Melanie T. Cushion, PhD
Melanie T. Cushion, PhD, is senior associate dean for research and professor in the Department of Internal Medicine, Division of Infectious Diseases, at the College of Medicine, and one of 50 Veterans Affairs (VA) senior research career scientists in
the country. She is an internationally recognized expert in the field of fungi, having researched fungal pathogens for more than 30 years.
Early in her career, Dr. Cushion began working with organisms referred to as Pneumocystis, the leading killer of patients with advanced HIV infection in the early years of the AIDS epidemic. At that time, these microbes were thought to be protozoans,
but her work with others in the college led to the discovery that they were actually fungal pathogens. She later initiated the Pneumocystis Genome Project, which helped to understand the metabolism and genetics of the fungus, and her laboratory was
the first to report Pneumocystis carinii possesses a linear mitochondrial genome.

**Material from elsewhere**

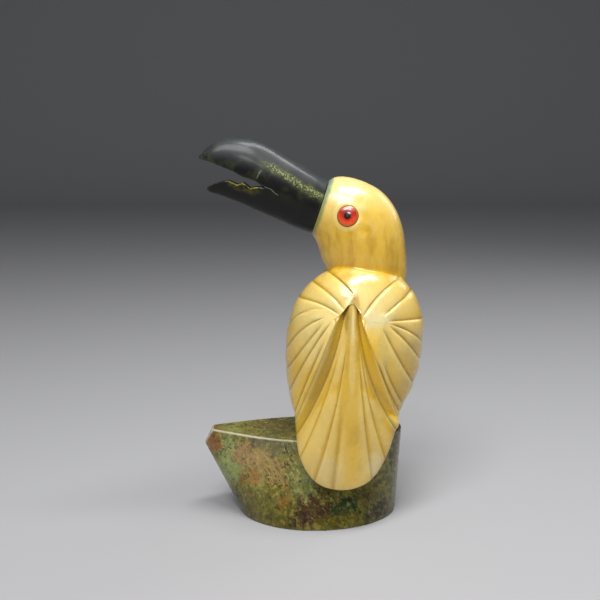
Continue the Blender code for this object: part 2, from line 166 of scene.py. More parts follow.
def raise_sleeve(name, around, layers, rough_layers=1):
    """A closed cylinder with its side in a grid, and the column and layer of each of its points."""
    start_clean()
    bpy.ops.mesh.primitive_cylinder_add(vertices=around, radius=1, depth=1, end_fill_type="NGON")
    piece = bpy.context.object
    piece.name = piece.data.name = name
    if rough_layers > 1:
        subdivide_upright(piece, rough_layers - 1)
    subdivide_upright(piece, layers // rough_layers - 1)
    points = points_of(piece)
    turn = np.arctan2(points[:, 0], points[:, 1]) / (2 * np.pi)
    column = np.round(turn * around).astype(int) % around
    layer = np.round((points[:, 2] + 0.5) * layers).astype(int)
    return piece, column, layer


def finish_modifier(piece, kind, **settings):
    """Add a modifier, set it and apply it."""
    pick(piece)
    modifier = piece.modifiers.new(kind.lower(), kind)
    for key, value in settings.items():
        setattr(modifier, key, value)
    bpy.ops.object.modifier_apply(modifier=modifier.name)


def triangles(piece):
    return sum(len(face.vertices) - 2 for face in piece.data.polygons)


# %% [markdown]
# ## The base stone
# The base is a rough block ground to a rounded foot that widens upwards into a drop shape with an
# overhanging toe. It could be carved out of a box with bevels, but the outline changes from bottom to
# top, so it is lofted. The toe's end and one foot edge are sawn flat with bisect cuts. A voxel remesh
# then gives even faces, and a little smoothing rounds all edges as a polishing wheel does.

# %% Sizes of the base
BASE_HEIGHT = 0.0430
FOOT_LEFT, FOOT_RIGHT, FOOT_FRONT, FOOT_BACK = 0.0388, 0.0410, 0.0345, 0.0300
TOP_RIGHT, TOP_BACK = 0.0436, 0.0190
FOOT_MIDDLE_Y, TOE_MIDDLE_Y = 0.0045, 0.0020
TOE_OVERHANG, TOE_CUT, TOE_CUT_LEAN = 0.0228, 0.0086, math.radians(26)
FOOT_CHAMFER, FOOT_CHAMFER_LEAN = 0.0025, math.radians(-52)
TOP_FRONT = 0.0267
TAIL_TIP_Z = 0.0206
SQUARENESS_FOOT, SQUARENESS_TOE, SQUARENESS_BACK = 1.95, 1.08, 2.5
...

Further work in her lab also showed that Pneumocystis were highly efficient in transmission of infection. Recent research by Dr. Cushion led to the identification of Pneumocystis sexual reproduction as a new drug target. Inhibition of this mode of reproduction
by the anti-fungal echinocandins resulted in prevention and eradication of Pneumocystis pneumonia, an entirely new paradigm.
Dr. Cushion’s research program has been funded since 1987 through more than $30 million in grants from the VA, National Institutes of Health and National Science Foundation. She is a member of the Joint Program Committee-2 (JPC-2), the advisory
body to the JPC-2 Chair for the Defense Health Program Military Infectious Diseases Research Program, and is a fellow of the American Academy of Microbiology and of the Hedwig van Ameringen Executive Leadership in Academic Medicine® (ELAM) Program.
As senior associate dean since 2013, Dr. Cushion has established several internal grant programs, grant pre-review workshops and training sessions, symposia and recognition awards for College of Medicine research faculty and staff. She has mentored and
trained numerous graduate students, junior faculty, postdoctoral and infectious diseases fellows. In 2017, she was honored with the Antimicrobial Research Award from the American Society for Microbiology.